Professor Duncan Tanner, who was director of Research and a professor of History at Bangor University, passed away last Thursday at Ysbyty Gwynedd in Bangor. He was 51.
The cause of his death is currently unknown, though it was revealed he suffered from a pre-existing heart condition. Bangor University vice-chancellor Merfyn Jones said: “Duncan was a highly regarded academic as well as an extremely popular and well-liked friend and colleague to many at Bangor and beyond.
“An expert on Labour and political history, he had published widely and was regarded as the foremost authority on the history of Welsh devolution.
“In addition to being a Professor of History at Bangor, he was also a Director of Research at the University.
“His death is an immense loss to the university and to historical research.”
The Newport-born father-of-two, who lived in Llandegfan, Anglesey, with his wife Christine, achieved a first-class degree in modern history and politics at Royal Holloway College, University of London, where he graduated in 1979.
He then went on to study for his PhD at University College London in 1985.

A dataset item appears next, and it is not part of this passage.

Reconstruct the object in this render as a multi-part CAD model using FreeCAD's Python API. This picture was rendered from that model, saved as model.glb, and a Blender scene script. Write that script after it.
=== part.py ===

After teaching at the University of Kent for a year, he returned to Wales to become a lecturer at Bangor University, where he remained for more than 20 years.
In 1990, he was awarded the Royal Historical Society’s Whitfield Prize for his first book, Political Change, and the Labour Party 1900-1918, published in 1990, after which he co-edited two volumes.
Secretary of State for Wales Peter Hain, who visited Bangor University yesterday, also paid his respects to the Professor.
Mr Hain said: “Professor Tanner was a distinguished political historian.
“He was well respected by all who knew and worked with him. He will be sorely missed.”
A celebration of Professor Tanner’s life is due to take place at the University’s PJ Hall.